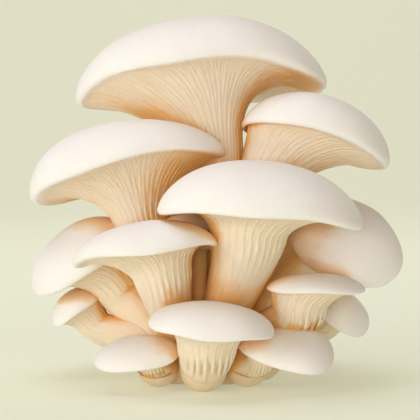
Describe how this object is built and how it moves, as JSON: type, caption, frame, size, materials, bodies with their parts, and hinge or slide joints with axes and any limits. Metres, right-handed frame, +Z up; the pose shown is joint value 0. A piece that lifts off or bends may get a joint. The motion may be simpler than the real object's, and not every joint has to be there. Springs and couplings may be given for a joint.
{
  "type": "oyster mushroom cluster",
  "caption": "Cluster of oyster mushrooms with domed caps, gilled undersides and curved stems, fused at one knobbly base that it stands on.",
  "frame": {"origin": "middle of the flat cut face under the base, on the surface that the cluster stands on", "axes": "+Z up through the cluster, +X to the right and +Y to the back as seen from the side that most of the large caps face"},
  "size_m": [0.1505, 0.1302, 0.1473],
  "materials": {
    "flesh": "satin",
    "heel": "matte"
  },
  "bodies": {
    "root": {"base": "heel", "mushroom_back_high": "flesh", "mushroom_back_left": "flesh", "mushroom_back_low_left": "flesh", "mushroom_back_low_right": "flesh", "mushroom_back_mid": "flesh", "mushroom_back_right": "flesh", "mushroom_bottom_left": "flesh", "mushroom_bottom_right": "flesh", "mushroom_far_low_right": "flesh", "mushroom_front": "flesh", "mushroom_front_left": "flesh", "mushroom_front_low": "flesh", "mushroom_inner": "flesh", "mushroom_left": "flesh", "mushroom_low_left": "flesh", "mushroom_low_right": "flesh", "mushroom_right": "flesh", "mushroom_top": "flesh", "mushroom_upper_left": "flesh", "mushroom_upper_right": "flesh"}
  },
  "joints": []
}
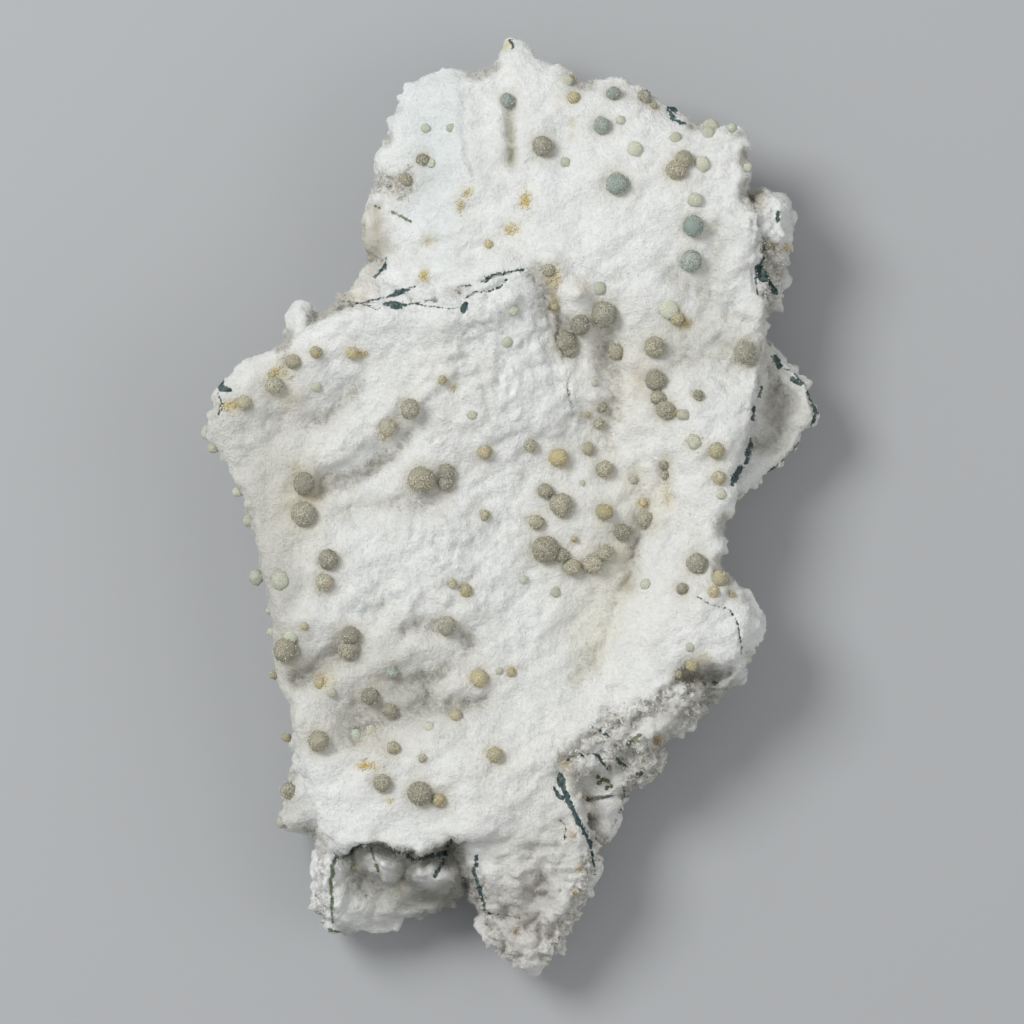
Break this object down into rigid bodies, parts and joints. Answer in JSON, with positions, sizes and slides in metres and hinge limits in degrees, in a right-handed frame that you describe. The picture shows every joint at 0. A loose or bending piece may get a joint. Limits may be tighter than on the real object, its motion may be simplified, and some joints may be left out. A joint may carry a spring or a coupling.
{
  "type": "okenite specimen",
  "caption": "Irregular slab of white matted okenite crust with small round gyrolite balls and dark green celadonite seams, lying on its flat back.",
  "frame": {"origin": "centre of the bounding box, at the rest facet", "axes": "+X to the right and +Y to the top of the face, +Z out of the face"},
  "size_m": [0.1229, 0.1874, 0.0408],
  "materials": {
    "okenite": "white matted needles, dull and velvety",
    "gyrolite": "grey-brown to golden, sugary",
    "celadonite": "dark blue-green, earthy"
  },
  "bodies": {
    "root": {"okenite_specimen": "okenite"}
  },
  "joints": []
}
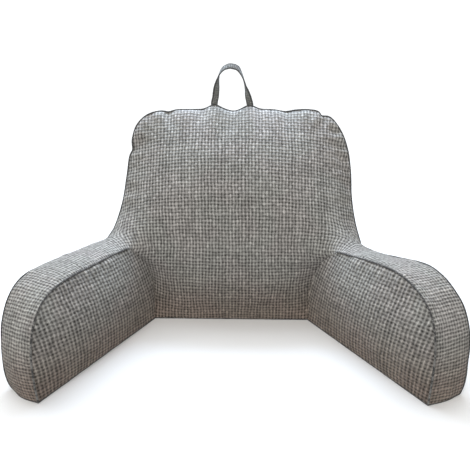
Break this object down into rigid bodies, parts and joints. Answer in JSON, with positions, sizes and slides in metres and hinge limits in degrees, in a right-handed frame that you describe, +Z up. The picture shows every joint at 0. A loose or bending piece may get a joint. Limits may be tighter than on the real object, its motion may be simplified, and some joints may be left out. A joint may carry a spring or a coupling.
{
  "type": "backrest pillow",
  "caption": "Upright stuffed backrest pillow with two splayed armrests, welted seams and a cloth carry loop on its top edge.",
  "frame": {"origin": "on the floor, under the middle of the whole pillow's bounding box", "axes": "+X to the pillow's right as seen from the front, +Y to its back, +Z up; the sitter's side faces -Y"},
  "size_m": [0.7506, 0.447, 0.4559],
  "materials": {
    "tweed_cover": "matte grey tweed in a small basket weave, dark and pale yarns about 3 mm wide",
    "dark_welt": "matte dark grey edging cord",
    "strap_cloth": "matte grey tweed folded to a narrow strap with stitched edges"
  },
  "bodies": {
    "root": {"backrest": "tweed_cover", "arm_left": "tweed_cover", "arm_right": "tweed_cover", "outer_welt": "dark_welt", "arm_welt_left": "dark_welt", "arm_welt_right": "dark_welt", "carry_strap": "strap_cloth"}
  },
  "joints": []
}
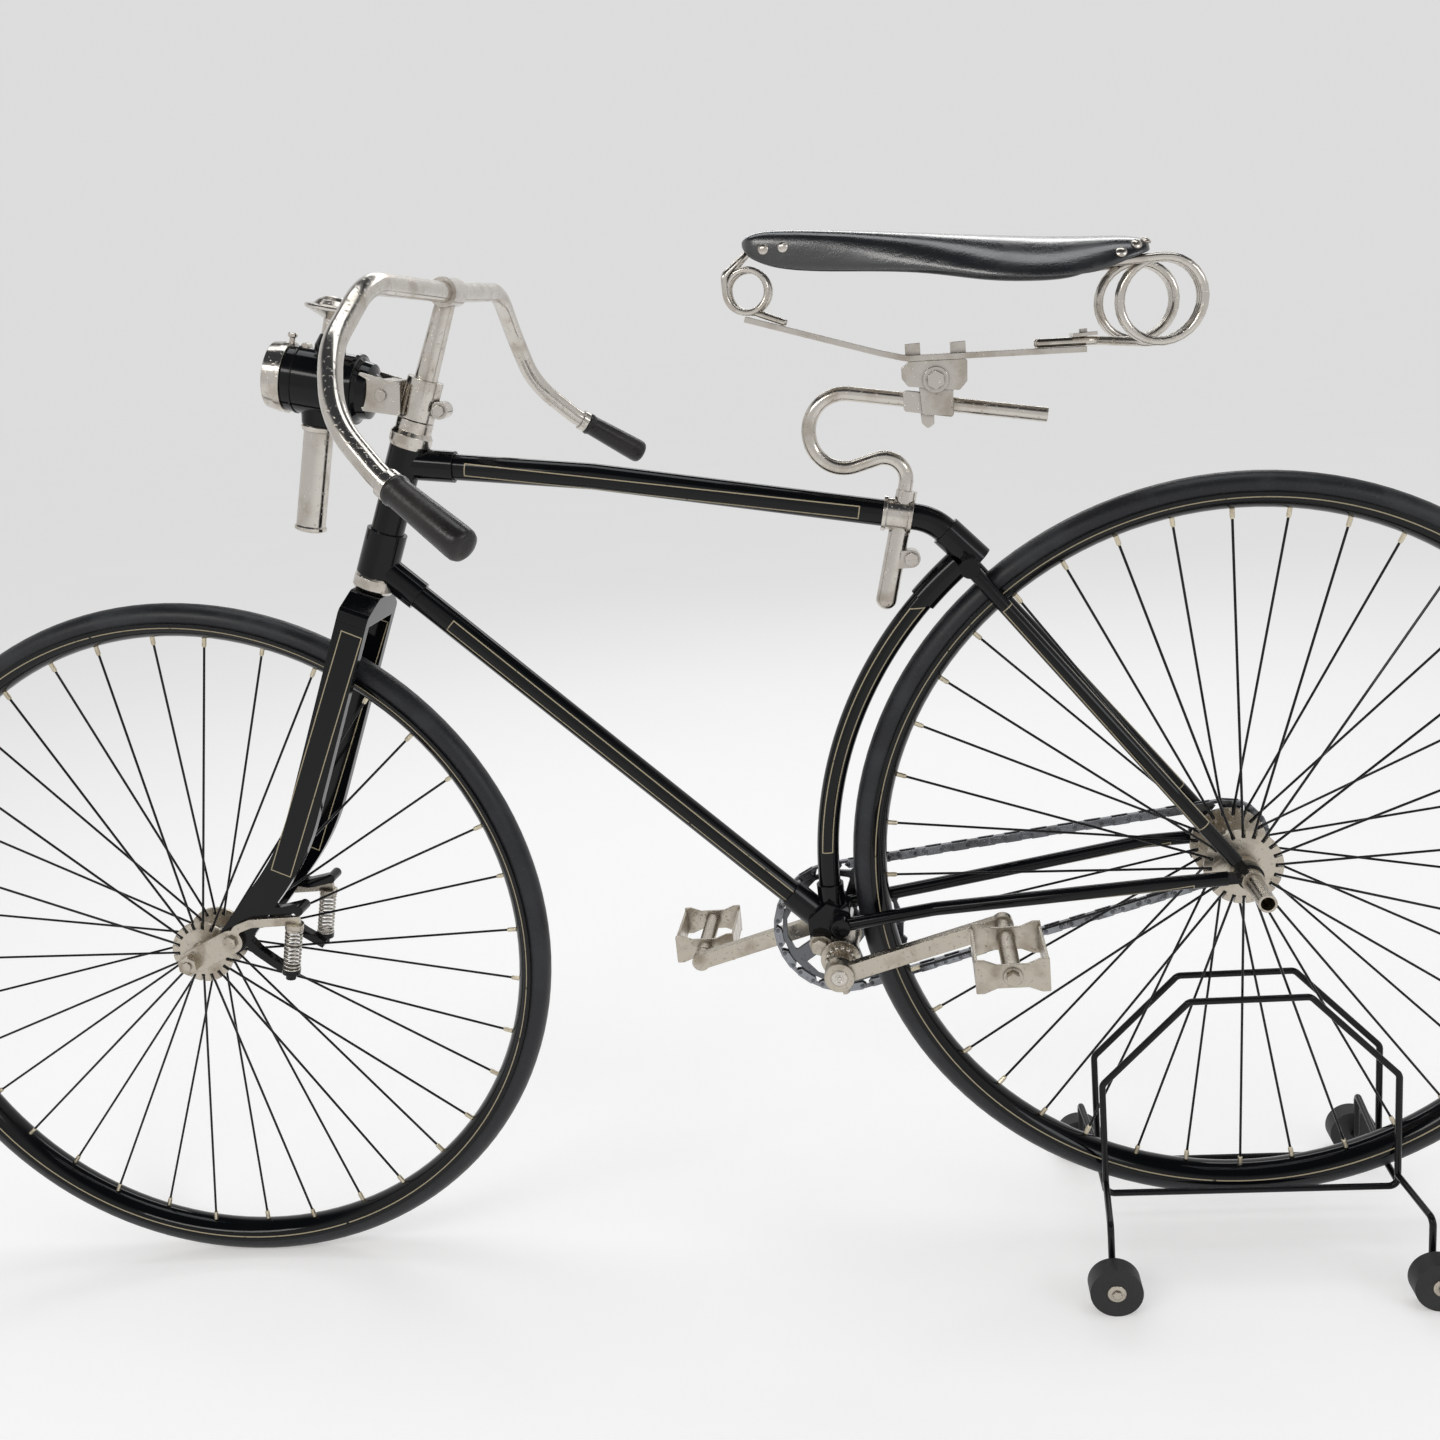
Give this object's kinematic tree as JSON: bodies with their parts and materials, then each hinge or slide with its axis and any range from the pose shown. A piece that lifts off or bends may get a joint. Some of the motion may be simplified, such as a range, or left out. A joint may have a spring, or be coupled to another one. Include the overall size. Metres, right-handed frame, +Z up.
{
  "type": "safety bicycle on a display stand",
  "caption": "Antique chain-driven safety bicycle with equal wire wheels, sprung fork, leather saddle and candle lamp, its rear wheel held in a wheeled wire display stand.",
  "frame": {"origin": "on the floor under the middle of the bounding box, midway between the wheel hubs", "axes": "+X towards the rear of the bicycle, +Y towards its right (chain) side, +Z up"},
  "size_m": [1.7301, 0.7686, 0.99],
  "materials": {
    "black_enamel": "gloss black enamel, aged, with fine gold lining",
    "nickel": "old nickel plate, slightly dull",
    "dull_nickel": "worn and stained nickel plate",
    "oiled_steel": "dark oiled steel",
    "tyre_rubber": "worn black rubber",
    "saddle_leather": "polished black leather",
    "grip": "black grips",
    "lamp_glass": "clear glass",
    "stand_rubber": "black rubber"
  },
  "bodies": {
    "frame": {"head_tube": "black_enamel", "head_lugs": "black_enamel", "headset_rings": "nickel", "top_tube": "black_enamel", "down_tube": "black_enamel", "seat_tube": "black_enamel", "seat_stays": "black_enamel", "chain_stays": "black_enamel", "bracket_lug": "black_enamel", "junction_lug": "black_enamel", "crank_bracket": "dull_nickel", "rear_axle": "dull_nickel", "mounting_step": "dull_nickel", "seat_socket": "nickel", "seat_pillar": "nickel", "saddle_clamp": "nickel", "saddle_leaf": "nickel", "saddle_clip": "nickel", "saddle_front_coils": "nickel", "saddle_rear_coils": "nickel", "saddle_leather": "saddle_leather", "saddle_cantle": "dull_nickel", "saddle_nose": "dull_nickel", "chain": "oiled_steel", "stand_hoops": "black_enamel", "stand_cross_rods": "black_enamel", "stand_legs": "black_enamel"},
    "steering": {"fork_crown": "black_enamel", "fork_blades": "black_enamel", "spring_links": "dull_nickel", "fork_springs": "nickel", "front_axle": "dull_nickel", "head_clamp": "nickel", "stem": "nickel", "handlebar": "nickel", "grips": "grip", "lamp_body": "black_enamel", "lamp_ring": "nickel", "lamp_glass": "lamp_glass", "lamp_chimney": "nickel", "lamp_candle_tube": "nickel", "lamp_bracket": "nickel"},
    "front_wheel": {"front_tyre": "tyre_rubber", "front_rim": "black_enamel", "front_spokes": "black_enamel", "front_hub": "dull_nickel"},
    "rear_wheel": {"rear_tyre": "tyre_rubber", "rear_rim": "black_enamel", "rear_spokes": "black_enamel", "rear_hub": "dull_nickel", "rear_sprocket": "oiled_steel"},
    "crank": {"crank_axle": "dull_nickel", "chainring": "oiled_steel", "crank_arms": "dull_nickel"},
    "left_pedal": {"pedal_left": "dull_nickel"},
    "right_pedal": {"pedal_right": "dull_nickel"},
    "small_wheel_front_left": {"stand_wheel_front_left": "stand_rubber"},
    "small_wheel_front_right": {"stand_wheel_front_right": "stand_rubber"},
    "small_wheel_rear_left": {"stand_wheel_rear_left": "stand_rubber"},
    "small_wheel_rear_right": {"stand_wheel_rear_right": "stand_rubber"}
  },
  "joints": [
    {"name": "steering_turn", "type": "hinge", "parent": "frame", "child": "steering", "pos_m": [-0.276, 0, 0.713], "axis": [0.3987, 0, 0.9171], "range_deg": [-45, 45]},
    {"name": "front_wheel_spin", "type": "hinge", "parent": "steering", "child": "front_wheel", "pos_m": [-0.5095, 0, 0.3556], "axis": [0, 1, 0], "continuous": true},
    {"name": "rear_wheel_spin", "type": "hinge", "parent": "frame", "child": "rear_wheel", "pos_m": [0.5095, 0, 0.3923], "axis": [0, 1, 0], "continuous": true},
    {"name": "crank_spin", "type": "hinge", "parent": "frame", "child": "crank", "pos_m": [0.13656, 0, 0.32201], "axis": [0, 1, 0], "continuous": true},
    {"name": "left_pedal_spin", "type": "hinge", "parent": "crank", "child": "left_pedal", "pos_m": [0.2886, 0, 0.36504], "axis": [0, 1, 0], "continuous": true},
    {"name": "right_pedal_spin", "type": "hinge", "parent": "crank", "child": "right_pedal", "pos_m": [-0.01546, 0, 0.27899], "axis": [0, 1, 0], "continuous": true},
    {"name": "small_wheel_front_left_spin", "type": "hinge", "parent": "frame", "child": "small_wheel_front_left", "pos_m": [0.3695, 0, 0.024], "axis": [0, 1, 0], "continuous": true},
    {"name": "small_wheel_front_right_spin", "type": "hinge", "parent": "frame", "child": "small_wheel_front_right", "pos_m": [0.3695, 0, 0.024], "axis": [0, 1, 0], "continuous": true},
    {"name": "small_wheel_rear_left_spin", "type": "hinge", "parent": "frame", "child": "small_wheel_rear_left", "pos_m": [0.6535, 0, 0.024], "axis": [0, 1, 0], "continuous": true},
    {"name": "small_wheel_rear_right_spin", "type": "hinge", "parent": "frame", "child": "small_wheel_rear_right", "pos_m": [0.6535, 0, 0.024], "axis": [0, 1, 0], "continuous": true}
  ],
  "couplings": [
    {"joint": "crank_spin", "follows": "rear_wheel_spin", "ratio": 0.5625}
  ]
}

○ ○ ○

Pick out all lines containing the string "from".

  "frame": {"origin": "middle of the flat cut face under the base, on the surface that the cluster stands on", "axes": "+Z up through the cluster, +X to the right and +Y to the back as seen from the side that most of the large caps face"},
  "frame": {"origin": "on the floor, under the middle of the whole pillow's bounding box", "axes": "+X to the pillow's right as seen from the front, +Y to its back, +Z up; the sitter's side faces -Y"},
Give this object's kinematic tree as JSON: bodies with their parts and materials, then each hinge or slide with its axis and any range from the pose shown. A piece that lifts off or bends may get a joint. Some of the motion may be simplified, such as a range, or left out. A joint may have a spring, or be coupled to another one. Include the overall size. Metres, right-handed frame, +Z up.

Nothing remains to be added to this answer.